• **To be done**:
Repeat the data verbatim.

• **Source excerpt**:
— BEGIN —
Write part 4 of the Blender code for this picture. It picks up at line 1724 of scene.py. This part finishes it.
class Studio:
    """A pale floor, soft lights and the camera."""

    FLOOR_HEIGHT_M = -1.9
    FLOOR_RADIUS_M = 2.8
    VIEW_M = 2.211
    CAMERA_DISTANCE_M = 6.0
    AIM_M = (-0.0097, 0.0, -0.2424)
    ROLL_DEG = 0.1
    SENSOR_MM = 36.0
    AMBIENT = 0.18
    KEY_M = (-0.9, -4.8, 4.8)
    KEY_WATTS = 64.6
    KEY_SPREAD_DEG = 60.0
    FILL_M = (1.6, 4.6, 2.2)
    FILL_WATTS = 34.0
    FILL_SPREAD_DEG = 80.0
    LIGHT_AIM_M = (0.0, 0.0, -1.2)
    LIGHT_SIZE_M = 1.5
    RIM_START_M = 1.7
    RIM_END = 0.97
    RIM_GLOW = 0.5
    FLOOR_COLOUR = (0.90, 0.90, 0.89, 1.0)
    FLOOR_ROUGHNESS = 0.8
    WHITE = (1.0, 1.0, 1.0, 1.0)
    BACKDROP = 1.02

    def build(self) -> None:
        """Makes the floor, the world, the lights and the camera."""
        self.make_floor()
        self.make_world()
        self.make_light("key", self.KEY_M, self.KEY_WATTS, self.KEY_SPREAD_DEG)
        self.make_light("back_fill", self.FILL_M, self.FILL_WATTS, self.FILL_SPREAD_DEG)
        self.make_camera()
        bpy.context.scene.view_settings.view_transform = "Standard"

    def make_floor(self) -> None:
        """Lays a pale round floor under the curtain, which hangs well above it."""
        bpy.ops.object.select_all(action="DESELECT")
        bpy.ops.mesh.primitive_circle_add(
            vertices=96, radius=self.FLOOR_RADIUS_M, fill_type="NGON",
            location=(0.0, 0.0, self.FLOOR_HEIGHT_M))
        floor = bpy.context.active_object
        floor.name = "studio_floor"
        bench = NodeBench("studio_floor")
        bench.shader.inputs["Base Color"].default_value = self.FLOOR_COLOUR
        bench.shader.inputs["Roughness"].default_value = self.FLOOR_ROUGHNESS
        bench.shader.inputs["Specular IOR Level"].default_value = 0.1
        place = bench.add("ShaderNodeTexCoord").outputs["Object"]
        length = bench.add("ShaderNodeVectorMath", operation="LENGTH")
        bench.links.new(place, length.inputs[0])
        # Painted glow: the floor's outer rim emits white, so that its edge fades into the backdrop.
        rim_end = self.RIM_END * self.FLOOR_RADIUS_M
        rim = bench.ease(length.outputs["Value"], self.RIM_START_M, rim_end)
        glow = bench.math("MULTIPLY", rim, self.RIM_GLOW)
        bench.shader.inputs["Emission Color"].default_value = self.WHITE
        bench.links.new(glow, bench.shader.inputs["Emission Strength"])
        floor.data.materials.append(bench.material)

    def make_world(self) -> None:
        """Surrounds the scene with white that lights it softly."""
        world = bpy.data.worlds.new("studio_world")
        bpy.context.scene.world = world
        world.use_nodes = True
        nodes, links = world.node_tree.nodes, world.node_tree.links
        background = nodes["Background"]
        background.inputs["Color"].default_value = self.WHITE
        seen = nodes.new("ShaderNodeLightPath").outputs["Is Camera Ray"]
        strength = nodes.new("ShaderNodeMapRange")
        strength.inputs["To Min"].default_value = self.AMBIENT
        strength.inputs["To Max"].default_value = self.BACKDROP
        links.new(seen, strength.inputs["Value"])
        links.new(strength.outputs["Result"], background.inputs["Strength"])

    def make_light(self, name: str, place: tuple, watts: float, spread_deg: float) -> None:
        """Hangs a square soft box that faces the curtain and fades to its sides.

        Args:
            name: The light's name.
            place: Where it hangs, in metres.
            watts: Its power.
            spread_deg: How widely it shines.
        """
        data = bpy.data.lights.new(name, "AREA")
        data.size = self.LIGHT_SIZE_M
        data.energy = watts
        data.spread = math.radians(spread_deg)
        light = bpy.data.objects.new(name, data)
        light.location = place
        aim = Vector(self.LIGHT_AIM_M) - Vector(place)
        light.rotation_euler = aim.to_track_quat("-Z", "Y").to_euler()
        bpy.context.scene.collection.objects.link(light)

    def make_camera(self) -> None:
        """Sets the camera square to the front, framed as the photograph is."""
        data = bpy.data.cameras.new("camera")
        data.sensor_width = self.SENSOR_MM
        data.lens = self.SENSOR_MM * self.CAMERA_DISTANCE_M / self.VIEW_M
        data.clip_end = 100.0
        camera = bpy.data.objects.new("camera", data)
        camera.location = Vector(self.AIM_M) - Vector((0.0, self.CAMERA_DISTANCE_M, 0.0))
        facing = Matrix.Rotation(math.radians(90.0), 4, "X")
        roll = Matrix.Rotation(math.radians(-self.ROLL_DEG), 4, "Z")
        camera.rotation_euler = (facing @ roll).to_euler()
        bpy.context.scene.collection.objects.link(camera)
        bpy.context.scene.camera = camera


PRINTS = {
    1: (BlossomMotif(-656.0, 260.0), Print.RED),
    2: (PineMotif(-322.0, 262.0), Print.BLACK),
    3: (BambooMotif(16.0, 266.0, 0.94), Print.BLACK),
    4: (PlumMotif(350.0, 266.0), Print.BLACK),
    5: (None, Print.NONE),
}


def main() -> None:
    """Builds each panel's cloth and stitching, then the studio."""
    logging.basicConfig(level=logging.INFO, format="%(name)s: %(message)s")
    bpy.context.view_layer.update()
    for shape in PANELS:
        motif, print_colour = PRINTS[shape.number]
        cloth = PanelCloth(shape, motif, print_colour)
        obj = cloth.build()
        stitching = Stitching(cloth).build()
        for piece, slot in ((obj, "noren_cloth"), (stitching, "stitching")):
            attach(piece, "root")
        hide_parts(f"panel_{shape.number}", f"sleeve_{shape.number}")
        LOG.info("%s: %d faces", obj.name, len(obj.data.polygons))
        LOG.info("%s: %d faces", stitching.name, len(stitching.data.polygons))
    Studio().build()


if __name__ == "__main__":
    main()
— END —
• **Finished exercise**:
Write part 4 of the Blender code for this picture. It picks up at line 1724 of scene.py. This part finishes it.
class Studio:
    """A pale floor, soft lights and the camera."""

    FLOOR_HEIGHT_M = -1.9
    FLOOR_RADIUS_M = 2.8
    VIEW_M = 2.211
    CAMERA_DISTANCE_M = 6.0
    AIM_M = (-0.0097, 0.0, -0.2424)
    ROLL_DEG = 0.1
    SENSOR_MM = 36.0
    AMBIENT = 0.18
    KEY_M = (-0.9, -4.8, 4.8)
    KEY_WATTS = 64.6
    KEY_SPREAD_DEG = 60.0
    FILL_M = (1.6, 4.6, 2.2)
    FILL_WATTS = 34.0
    FILL_SPREAD_DEG = 80.0
    LIGHT_AIM_M = (0.0, 0.0, -1.2)
    LIGHT_SIZE_M = 1.5
    RIM_START_M = 1.7
    RIM_END = 0.97
    RIM_GLOW = 0.5
    FLOOR_COLOUR = (0.90, 0.90, 0.89, 1.0)
    FLOOR_ROUGHNESS = 0.8
    WHITE = (1.0, 1.0, 1.0, 1.0)
    BACKDROP = 1.02

    def build(self) -> None:
        """Makes the floor, the world, the lights and the camera."""
        self.make_floor()
        self.make_world()
        self.make_light("key", self.KEY_M, self.KEY_WATTS, self.KEY_SPREAD_DEG)
        self.make_light("back_fill", self.FILL_M, self.FILL_WATTS, self.FILL_SPREAD_DEG)
        self.make_camera()
        bpy.context.scene.view_settings.view_transform = "Standard"

    def make_floor(self) -> None:
        """Lays a pale round floor under the curtain, which hangs well above it."""
        bpy.ops.object.select_all(action="DESELECT")
        bpy.ops.mesh.primitive_circle_add(
            vertices=96, radius=self.FLOOR_RADIUS_M, fill_type="NGON",
            location=(0.0, 0.0, self.FLOOR_HEIGHT_M))
        floor = bpy.context.active_object
        floor.name = "studio_floor"
        bench = NodeBench("studio_floor")
        bench.shader.inputs["Base Color"].default_value = self.FLOOR_COLOUR
        bench.shader.inputs["Roughness"].default_value = self.FLOOR_ROUGHNESS
        bench.shader.inputs["Specular IOR Level"].default_value = 0.1
        place = bench.add("ShaderNodeTexCoord").outputs["Object"]
        length = bench.add("ShaderNodeVectorMath", operation="LENGTH")
        bench.links.new(place, length.inputs[0])
        # Painted glow: the floor's outer rim emits white, so that its edge fades into the backdrop.
        rim_end = self.RIM_END * self.FLOOR_RADIUS_M
        rim = bench.ease(length.outputs["Value"], self.RIM_START_M, rim_end)
        glow = bench.math("MULTIPLY", rim, self.RIM_GLOW)
        bench.shader.inputs["Emission Color"].default_value = self.WHITE
        bench.links.new(glow, bench.shader.inputs["Emission Strength"])
        floor.data.materials.append(bench.material)

    def make_world(self) -> None:
        """Surrounds the scene with white that lights it softly."""
        world = bpy.data.worlds.new("studio_world")
        bpy.context.scene.world = world
        world.use_nodes = True
        nodes, links = world.node_tree.nodes, world.node_tree.links
        background = nodes["Background"]
        background.inputs["Color"].default_value = self.WHITE
        seen = nodes.new("ShaderNodeLightPath").outputs["Is Camera Ray"]
        strength = nodes.new("ShaderNodeMapRange")
        strength.inputs["To Min"].default_value = self.AMBIENT
        strength.inputs["To Max"].default_value = self.BACKDROP
        links.new(seen, strength.inputs["Value"])
        links.new(strength.outputs["Result"], background.inputs["Strength"])

    def make_light(self, name: str, place: tuple, watts: float, spread_deg: float) -> None:
        """Hangs a square soft box that faces the curtain and fades to its sides.

        Args:
            name: The light's name.
            place: Where it hangs, in metres.
            watts: Its power.
            spread_deg: How widely it shines.
        """
        data = bpy.data.lights.new(name, "AREA")
        data.size = self.LIGHT_SIZE_M
        data.energy = watts
        data.spread = math.radians(spread_deg)
        light = bpy.data.objects.new(name, data)
        light.location = place
        aim = Vector(self.LIGHT_AIM_M) - Vector(place)
        light.rotation_euler = aim.to_track_quat("-Z", "Y").to_euler()
        bpy.context.scene.collection.objects.link(light)

    def make_camera(self) -> None:
        """Sets the camera square to the front, framed as the photograph is."""
        data = bpy.data.cameras.new("camera")
        data.sensor_width = self.SENSOR_MM
        data.lens = self.SENSOR_MM * self.CAMERA_DISTANCE_M / self.VIEW_M
        data.clip_end = 100.0
        camera = bpy.data.objects.new("camera", data)
        camera.location = Vector(self.AIM_M) - Vector((0.0, self.CAMERA_DISTANCE_M, 0.0))
        facing = Matrix.Rotation(math.radians(90.0), 4, "X")
        roll = Matrix.Rotation(math.radians(-self.ROLL_DEG), 4, "Z")
        camera.rotation_euler = (facing @ roll).to_euler()
        bpy.context.scene.collection.objects.link(camera)
        bpy.context.scene.camera = camera


PRINTS = {
    1: (BlossomMotif(-656.0, 260.0), Print.RED),
    2: (PineMotif(-322.0, 262.0), Print.BLACK),
    3: (BambooMotif(16.0, 266.0, 0.94), Print.BLACK),
    4: (PlumMotif(350.0, 266.0), Print.BLACK),
    5: (None, Print.NONE),
}


def main() -> None:
    """Builds each panel's cloth and stitching, then the studio."""
    logging.basicConfig(level=logging.INFO, format="%(name)s: %(message)s")
    bpy.context.view_layer.update()
    for shape in PANELS:
        motif, print_colour = PRINTS[shape.number]
        cloth = PanelCloth(shape, motif, print_colour)
        obj = cloth.build()
        stitching = Stitching(cloth).build()
        for piece, slot in ((obj, "noren_cloth"), (stitching, "stitching")):
            attach(piece, "root")
        hide_parts(f"panel_{shape.number}", f"sleeve_{shape.number}")
        LOG.info("%s: %d faces", obj.name, len(obj.data.polygons))
        LOG.info("%s: %d faces", stitching.name, len(stitching.data.polygons))
    Studio().build()


if __name__ == "__main__":
    main()